>> START Data excerpts

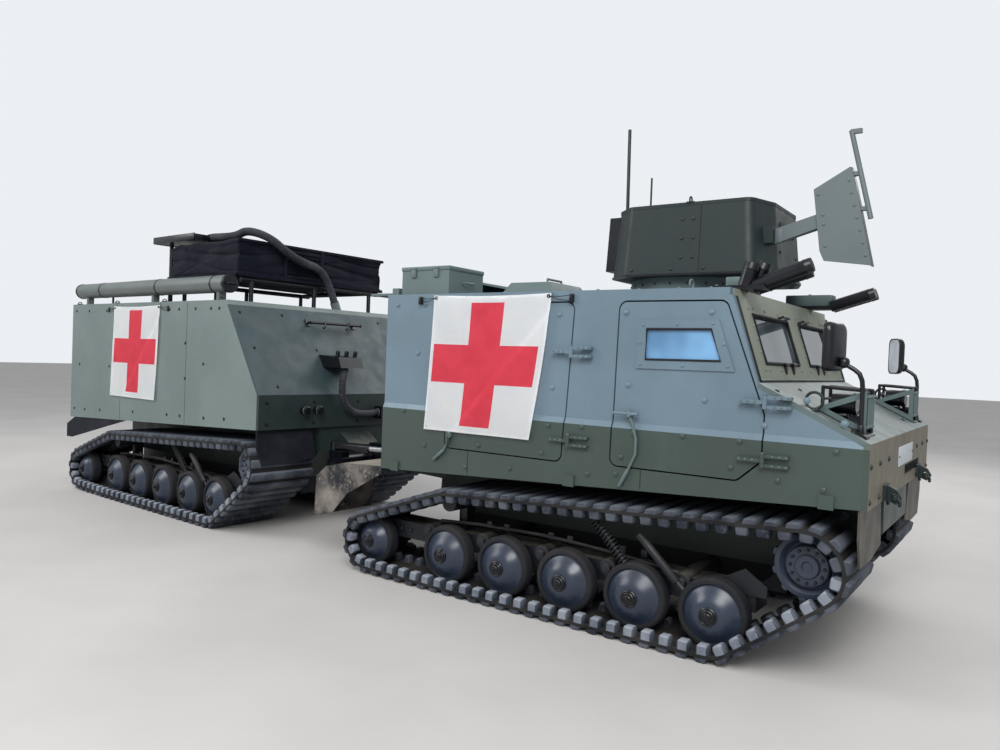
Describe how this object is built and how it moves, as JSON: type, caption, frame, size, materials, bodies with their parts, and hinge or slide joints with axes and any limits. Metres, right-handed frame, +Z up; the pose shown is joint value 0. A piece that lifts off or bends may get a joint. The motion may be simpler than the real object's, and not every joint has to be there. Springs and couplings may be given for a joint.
{
  "type": "two-car articulated tracked ambulance carrier",
  "caption": "Articulated tracked carrier in ambulance outfit: two armoured cars joined by a steering coupling, with cupola, side doors and red-cross banners.",
  "frame": {"origin": "on the ground under the middle of the overall box", "axes": "+X towards the front car's nose, +Y to its left, +Z up"},
  "size_m": [8.2379, 2.3999, 3.2518],
  "materials": {
    "hull_paint": "matt military green-grey paint",
    "dark_green_paint": "matt dark green paint",
    "black_steel": "black paint",
    "track_rubber": "worn black rubber",
    "wheel_paint": "dark grey paint, dusty",
    "window_glass": "dark armoured glass",
    "seat_cloth": "black woven cloth",
    "banner_cloth": "white cloth with a red cross",
    "canvas": "black coated canvas",
    "rubber_sheet": "black rubber sheet",
    "ram_steel": "bare ground steel",
    "tube_plastic": "pale green plastic",
    "hose_rubber": "dusty grey ribbed rubber",
    "iron": "cast iron"
  },
  "bodies": {
    "front_car": {"front_lower_hull": "dark_green_paint", "front_upper_hull": "hull_paint", "front_roof": "hull_paint", "nose_panel": "hull_paint", "bonnet": "hull_paint", "windscreen_frame": "hull_paint", "windscreen_glass": "window_glass", "cab_seats": "seat_cloth", "engine": "iron", "headlamps": "black_steel", "mirrors": "black_steel", "smoke_dischargers": "black_steel", "roof_boxes": "hull_paint", "tow_fittings": "hull_paint", "front_flaps": "rubber_sheet", "front_mudguards": "rubber_sheet", "front_hitch": "dark_green_paint", "front_tracks": "track_rubber", "front_wheels": "wheel_paint", "front_running_frame": "black_steel", "banner_front_left": "banner_cloth", "banner_front_right": "banner_cloth"},
    "front_door_left": {"front_door_left": "hull_paint", "door_window_left": "window_glass"},
    "front_door_right": {"front_door_right": "hull_paint", "door_window_right": "window_glass"},
    "side_door_left": {"side_door_left": "hull_paint"},
    "side_door_right": {"side_door_right": "hull_paint"},
    "roof_hatch": {"roof_hatch": "hull_paint"},
    "cupola": {"cupola_ring": "hull_paint", "cupola_shield": "dark_green_paint", "gun_shield": "hull_paint", "cupola_fittings": "black_steel"},
    "coupling_head": {"steering_head": "black_steel"},
    "drawbar": {"drawbar": "black_steel"},
    "ram_barrel_left": {"ram_barrel_left": "black_steel"},
    "ram_rod_left": {"ram_rod_left": "ram_steel"},
    "ram_barrel_right": {"ram_barrel_right": "black_steel"},
    "ram_rod_right": {"ram_rod_right": "ram_steel"},
    "rear_car": {"rear_hitch": "dark_green_paint", "rear_lower_hull": "dark_green_paint", "rear_upper_hull": "hull_paint", "rear_nose_panel": "dark_green_paint", "rear_slope_panel": "hull_paint", "rear_roof": "hull_paint", "roof_tube": "tube_plastic", "canopy_frame": "black_steel", "canopy_bag": "canvas", "rear_flaps": "rubber_sheet", "rear_mudguards": "rubber_sheet", "tool_rack": "black_steel", "rear_fittings": "black_steel", "roof_hose": "hose_rubber", "gap_hose": "hose_rubber", "gap_connectors": "black_steel", "rear_banners": "banner_cloth", "rear_tracks": "track_rubber", "rear_wheels": "wheel_paint", "rear_running_frame": "black_steel"},
    "rear_door": {"rear_door": "hull_paint"}
  },
  "joints": [
    {"name": "steer", "type": "hinge", "parent": "front_car", "child": "coupling_head", "pos_m": [0.195, -0.105, 0.72], "axis": [0, 0, 1], "range_deg": [-26.6, 33.4]},
    {"name": "pitch", "type": "hinge", "parent": "coupling_head", "child": "drawbar", "pos_m": [-0.24423, -0.07891, 0.66], "axis": [0.0593, 0.9982, 0], "range_deg": [-12, 12]},
    {"name": "roll", "type": "hinge", "parent": "drawbar", "child": "rear_car", "pos_m": [-0.44387, -0.06704, 0.66], "axis": [0.9982, -0.0593, 0], "range_deg": [-15, 15]},
    {"name": "cupola_turn", "type": "hinge", "parent": "front_car", "child": "cupola", "pos_m": [2.725, -0.105, 2.052], "axis": [0, 0, 1], "continuous": true},
    {"name": "hatch_open", "type": "hinge", "parent": "front_car", "child": "roof_hatch", "pos_m": [1.654, -0.635, 2.018], "axis": [0, -1, 0], "range_deg": [0, 100]},
    {"name": "rear_door_open", "type": "hinge", "parent": "rear_car", "child": "rear_door", "pos_m": [-3.94701, 0.6079, 1.4], "axis": [0, 0, -1], "range_deg": [0, 110]},
    {"name": "front_door_left_open", "type": "hinge", "parent": "front_car", "child": "front_door_left", "pos_m": [3.541, 0.977, 1.26], "axis": [0, 0, -1], "range_deg": [0, 75]},
    {"name": "side_door_left_open", "type": "hinge", "parent": "front_car", "child": "side_door_left", "pos_m": [2.405, 0.977, 1.4], "axis": [0, 0, -1], "range_deg": [0, 80], "deforming": ["banner_front_left"]},
    {"name": "front_door_right_open", "type": "hinge", "parent": "front_car", "child": "front_door_right", "pos_m": [3.541, -1.187, 1.26], "axis": [0, 0, 1], "range_deg": [0, 75]},
    {"name": "side_door_right_open", "type": "hinge", "parent": "front_car", "child": "side_door_right", "pos_m": [2.405, -1.187, 1.4], "axis": [0, 0, 1], "range_deg": [0, 80], "deforming": ["banner_front_right"]},
    {"name": "ram_swing_left", "type": "hinge", "parent": "coupling_head", "child": "ram_barrel_left", "pos_m": [-0.32211, 0.29637, 0.773], "axis": [0, 0, 1], "range_deg": [-1.9, 2.3]},
    {"name": "ram_slide_left", "type": "slide", "parent": "ram_barrel_left", "child": "ram_rod_left", "axis": [0.9447, -0.3278, 0], "range_m": [-0.092, 0.1153]},
    {"name": "ram_swing_right", "type": "hinge", "parent": "coupling_head", "child": "ram_barrel_right", "pos_m": [-0.36599, -0.44232, 0.773], "axis": [0, 0, 1], "range_deg": [-1.9, 2.3]},
    {"name": "ram_slide_right", "type": "slide", "parent": "ram_barrel_right", "child": "ram_rod_right", "axis": [0.9785, 0.206, 0], "range_m": [-0.1129, 0.0901]}
  ],
  "couplings": [
    {"joint": "ram_swing_left", "follows": "steer", "ratio": 0.06},
    {"joint": "ram_slide_left", "follows": "steer", "m_per_rad": 0.196},
    {"joint": "ram_swing_right", "follows": "steer", "ratio": 0.06},
    {"joint": "ram_slide_right", "follows": "steer", "m_per_rad": -0.192}
  ]
}
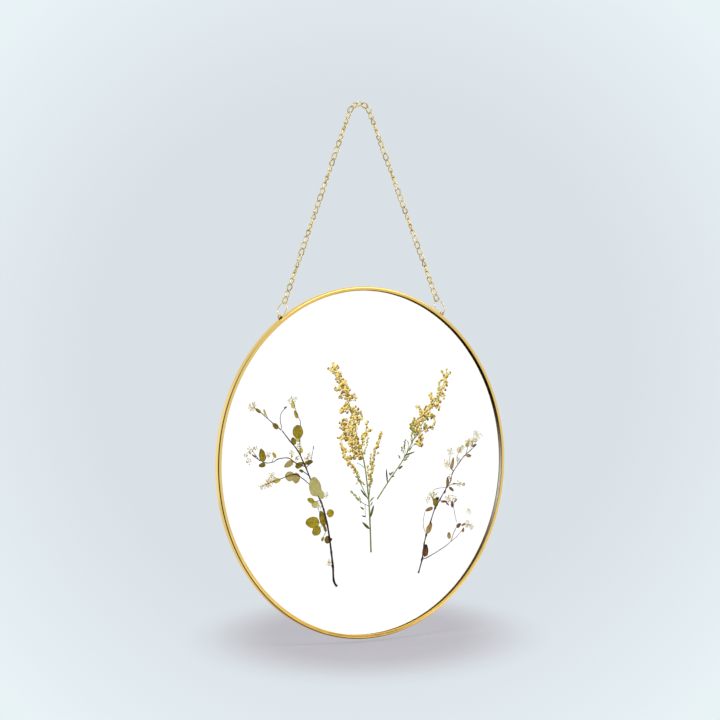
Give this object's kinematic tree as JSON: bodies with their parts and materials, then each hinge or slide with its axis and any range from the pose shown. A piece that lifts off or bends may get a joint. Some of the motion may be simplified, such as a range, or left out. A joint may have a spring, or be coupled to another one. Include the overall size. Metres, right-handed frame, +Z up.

>> END Data excerpts

§ Task brief
Using the entries above, please restate each one word for word.

§ Answer to the task
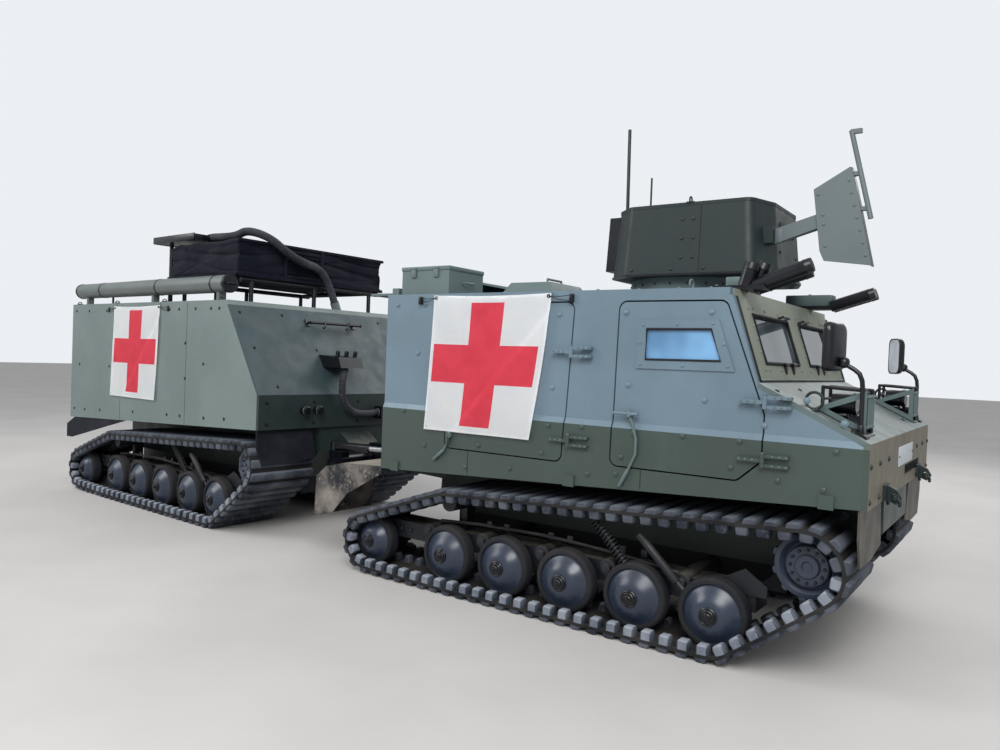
Describe how this object is built and how it moves, as JSON: type, caption, frame, size, materials, bodies with their parts, and hinge or slide joints with axes and any limits. Metres, right-handed frame, +Z up; the pose shown is joint value 0. A piece that lifts off or bends may get a joint. The motion may be simpler than the real object's, and not every joint has to be there. Springs and couplings may be given for a joint.
{
  "type": "two-car articulated tracked ambulance carrier",
  "caption": "Articulated tracked carrier in ambulance outfit: two armoured cars joined by a steering coupling, with cupola, side doors and red-cross banners.",
  "frame": {"origin": "on the ground under the middle of the overall box", "axes": "+X towards the front car's nose, +Y to its left, +Z up"},
  "size_m": [8.2379, 2.3999, 3.2518],
  "materials": {
    "hull_paint": "matt military green-grey paint",
    "dark_green_paint": "matt dark green paint",
    "black_steel": "black paint",
    "track_rubber": "worn black rubber",
    "wheel_paint": "dark grey paint, dusty",
    "window_glass": "dark armoured glass",
    "seat_cloth": "black woven cloth",
    "banner_cloth": "white cloth with a red cross",
    "canvas": "black coated canvas",
    "rubber_sheet": "black rubber sheet",
    "ram_steel": "bare ground steel",
    "tube_plastic": "pale green plastic",
    "hose_rubber": "dusty grey ribbed rubber",
    "iron": "cast iron"
  },
  "bodies": {
    "front_car": {"front_lower_hull": "dark_green_paint", "front_upper_hull": "hull_paint", "front_roof": "hull_paint", "nose_panel": "hull_paint", "bonnet": "hull_paint", "windscreen_frame": "hull_paint", "windscreen_glass": "window_glass", "cab_seats": "seat_cloth", "engine": "iron", "headlamps": "black_steel", "mirrors": "black_steel", "smoke_dischargers": "black_steel", "roof_boxes": "hull_paint", "tow_fittings": "hull_paint", "front_flaps": "rubber_sheet", "front_mudguards": "rubber_sheet", "front_hitch": "dark_green_paint", "front_tracks": "track_rubber", "front_wheels": "wheel_paint", "front_running_frame": "black_steel", "banner_front_left": "banner_cloth", "banner_front_right": "banner_cloth"},
    "front_door_left": {"front_door_left": "hull_paint", "door_window_left": "window_glass"},
    "front_door_right": {"front_door_right": "hull_paint", "door_window_right": "window_glass"},
    "side_door_left": {"side_door_left": "hull_paint"},
    "side_door_right": {"side_door_right": "hull_paint"},
    "roof_hatch": {"roof_hatch": "hull_paint"},
    "cupola": {"cupola_ring": "hull_paint", "cupola_shield": "dark_green_paint", "gun_shield": "hull_paint", "cupola_fittings": "black_steel"},
    "coupling_head": {"steering_head": "black_steel"},
    "drawbar": {"drawbar": "black_steel"},
    "ram_barrel_left": {"ram_barrel_left": "black_steel"},
    "ram_rod_left": {"ram_rod_left": "ram_steel"},
    "ram_barrel_right": {"ram_barrel_right": "black_steel"},
    "ram_rod_right": {"ram_rod_right": "ram_steel"},
    "rear_car": {"rear_hitch": "dark_green_paint", "rear_lower_hull": "dark_green_paint", "rear_upper_hull": "hull_paint", "rear_nose_panel": "dark_green_paint", "rear_slope_panel": "hull_paint", "rear_roof": "hull_paint", "roof_tube": "tube_plastic", "canopy_frame": "black_steel", "canopy_bag": "canvas", "rear_flaps": "rubber_sheet", "rear_mudguards": "rubber_sheet", "tool_rack": "black_steel", "rear_fittings": "black_steel", "roof_hose": "hose_rubber", "gap_hose": "hose_rubber", "gap_connectors": "black_steel", "rear_banners": "banner_cloth", "rear_tracks": "track_rubber", "rear_wheels": "wheel_paint", "rear_running_frame": "black_steel"},
    "rear_door": {"rear_door": "hull_paint"}
  },
  "joints": [
    {"name": "steer", "type": "hinge", "parent": "front_car", "child": "coupling_head", "pos_m": [0.195, -0.105, 0.72], "axis": [0, 0, 1], "range_deg": [-26.6, 33.4]},
    {"name": "pitch", "type": "hinge", "parent": "coupling_head", "child": "drawbar", "pos_m": [-0.24423, -0.07891, 0.66], "axis": [0.0593, 0.9982, 0], "range_deg": [-12, 12]},
    {"name": "roll", "type": "hinge", "parent": "drawbar", "child": "rear_car", "pos_m": [-0.44387, -0.06704, 0.66], "axis": [0.9982, -0.0593, 0], "range_deg": [-15, 15]},
    {"name": "cupola_turn", "type": "hinge", "parent": "front_car", "child": "cupola", "pos_m": [2.725, -0.105, 2.052], "axis": [0, 0, 1], "continuous": true},
    {"name": "hatch_open", "type": "hinge", "parent": "front_car", "child": "roof_hatch", "pos_m": [1.654, -0.635, 2.018], "axis": [0, -1, 0], "range_deg": [0, 100]},
    {"name": "rear_door_open", "type": "hinge", "parent": "rear_car", "child": "rear_door", "pos_m": [-3.94701, 0.6079, 1.4], "axis": [0, 0, -1], "range_deg": [0, 110]},
    {"name": "front_door_left_open", "type": "hinge", "parent": "front_car", "child": "front_door_left", "pos_m": [3.541, 0.977, 1.26], "axis": [0, 0, -1], "range_deg": [0, 75]},
    {"name": "side_door_left_open", "type": "hinge", "parent": "front_car", "child": "side_door_left", "pos_m": [2.405, 0.977, 1.4], "axis": [0, 0, -1], "range_deg": [0, 80], "deforming": ["banner_front_left"]},
    {"name": "front_door_right_open", "type": "hinge", "parent": "front_car", "child": "front_door_right", "pos_m": [3.541, -1.187, 1.26], "axis": [0, 0, 1], "range_deg": [0, 75]},
    {"name": "side_door_right_open", "type": "hinge", "parent": "front_car", "child": "side_door_right", "pos_m": [2.405, -1.187, 1.4], "axis": [0, 0, 1], "range_deg": [0, 80], "deforming": ["banner_front_right"]},
    {"name": "ram_swing_left", "type": "hinge", "parent": "coupling_head", "child": "ram_barrel_left", "pos_m": [-0.32211, 0.29637, 0.773], "axis": [0, 0, 1], "range_deg": [-1.9, 2.3]},
    {"name": "ram_slide_left", "type": "slide", "parent": "ram_barrel_left", "child": "ram_rod_left", "axis": [0.9447, -0.3278, 0], "range_m": [-0.092, 0.1153]},
    {"name": "ram_swing_right", "type": "hinge", "parent": "coupling_head", "child": "ram_barrel_right", "pos_m": [-0.36599, -0.44232, 0.773], "axis": [0, 0, 1], "range_deg": [-1.9, 2.3]},
    {"name": "ram_slide_right", "type": "slide", "parent": "ram_barrel_right", "child": "ram_rod_right", "axis": [0.9785, 0.206, 0], "range_m": [-0.1129, 0.0901]}
  ],
  "couplings": [
    {"joint": "ram_swing_left", "follows": "steer", "ratio": 0.06},
    {"joint": "ram_slide_left", "follows": "steer", "m_per_rad": 0.196},
    {"joint": "ram_swing_right", "follows": "steer", "ratio": 0.06},
    {"joint": "ram_slide_right", "follows": "steer", "m_per_rad": -0.192}
  ]
}
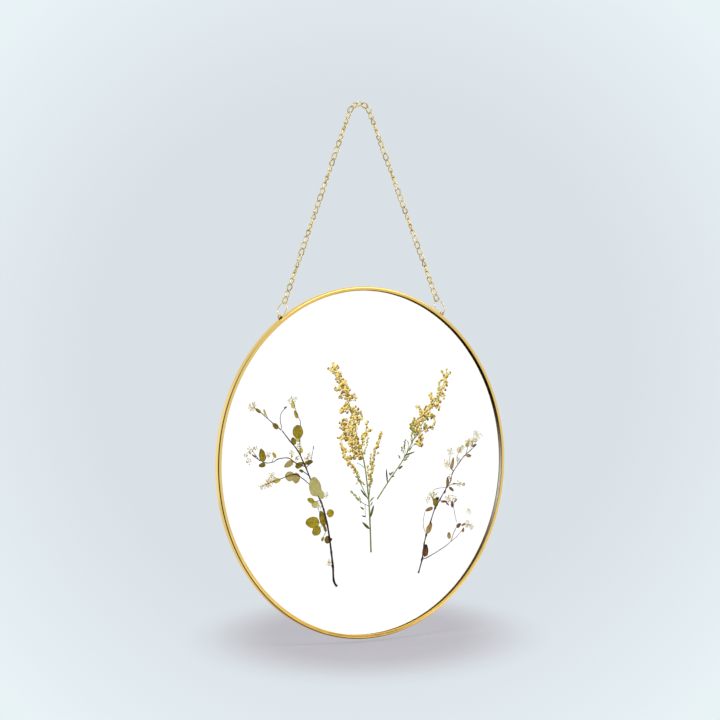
Give this object's kinematic tree as JSON: bodies with their parts and materials, then each hinge or slide with its axis and any range from the pose shown. A piece that lifts off or bends may get a joint. Some of the motion may be simplified, such as a range, or left out. A joint may have a spring, or be coupled to another one. Include the overall size. Metres, right-handed frame, +Z up.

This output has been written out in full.